AMBER Archive (2005)
Subject: Re: AMBER: What does a crash mean while running a md simulation?
From: sychen (yuann_at_bioinfo.ndhu.edu.tw)
Date: Tue Dec 06 2005 - 06:16:49 CST
Is this also suitable for overcoming the memory limit (2GB) on a 32bit
P4-Xeon machine with 4GB memory while running nmode in AMBER7?
Since there was a memory requirement of 295292922 real words in nmode
calculation, and nmode can only be compiled when 'MAXMEMX' was set to 200000000.
I tried to change MAXMEMX to 300000000 and add
" -D_GNU_SOURCE -D_FILE_OFFSET_BITS=64 -D_LARGEFILE_SOURCE64" in g77
MACHINE file, but it still complained about too large array to handle:
../Compile L3 -P nmode.f
cat nmode.f | cpp -traditional -P -DLinux -DMPI > _nmode_.f
g77 -c -O3 -fno-globals -ff90 -funix-intrinsics-hide -D_GNU_SOURCE -D_FILE_OFFSET_BITS=64 -D_LARGEFILE_SOURCE64 _nmode_.f
_nmode_.f: In program `nmode':
Argument #8 of `mweight' is one type at (2) but is some other type at (1) [info -f g77 M GLOBALS]
real*8 x (MAXMEMX)
Array `x' at (^) is too large to handle
_nmode_.f: Outside of any program unit:
_nmode_.f:50: size of variable `store_x__' is too large
make: *** [nmode.o] Error 1
On Mon, 24 Jan 2005 22:28:32 -0800
"Ross Walker" <ross_at_rosswalker.co.uk> wrote:
> Dear Shuli,
> > Filesize limit exceeded
> Yeap, your mdcrd file has exceeded the 32Bit 2GB file limit (31^2). You have
> several options:
> 1) Use a 64 bit machine these have a 2^63 byte file limit.
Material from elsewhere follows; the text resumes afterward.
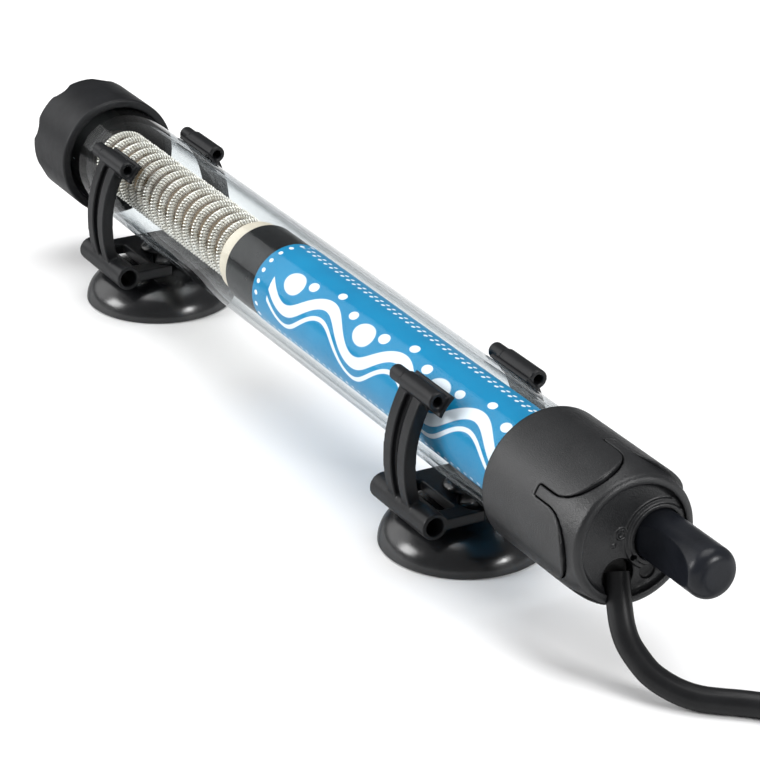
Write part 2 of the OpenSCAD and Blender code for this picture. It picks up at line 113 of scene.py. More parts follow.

> 2) Split your jobs up into smaller chunks.
> 3) Write to the mdcrd less frequently (this may have implications on the
> analysis you can do).
> 4) If you don't need the solvent molecule positions skip writing them using
> ntwprt (see manual). Note: you will need a prmtop file without the
> solvent molecules for post processing the mdcrd file in ptraj etc.
> Experiment with small runs first of all to make sure you can visualise /
> analyse the 'truncated' trajectory.
> 5) Attempt to compile amber8 for large file support.
> Concerning option 5:
> !!!BEWARE: Files larger than 2GB can be difficult to handle. Many programs
> such as vi or gzip (if it hasn't been compiled for 64 bit file pointers) can
> corrupt files large than 2GB. Also, be very careful transfering files bigger
> than 2GB over NFS shares...!!!
> Linux Kernel's later than 2.4.0 support large (64 bit file pointers) files
> on 32 bit machines. I have successfully used enabled large files with AMBER
> 6 using g77 by adding the following option to the compile line:
> -D_GNU_SOURCE -D_FILE_OFFSET_BITS=64 -D_LARGEFILE_SOURCE64
> For amber8 you would add this line to the AMBERBUILDFLAGS line of the
> config.h file.
> However, I believe this is only for gcc and g77 and so will probably not
> work with amber8 which needs a fortran 90 compiler. With Intel's ifc v7.1
> there used to be an experimental library that you could link in to get large
> file support. I assume there is a similar system for ifort 8.0 and 8.1.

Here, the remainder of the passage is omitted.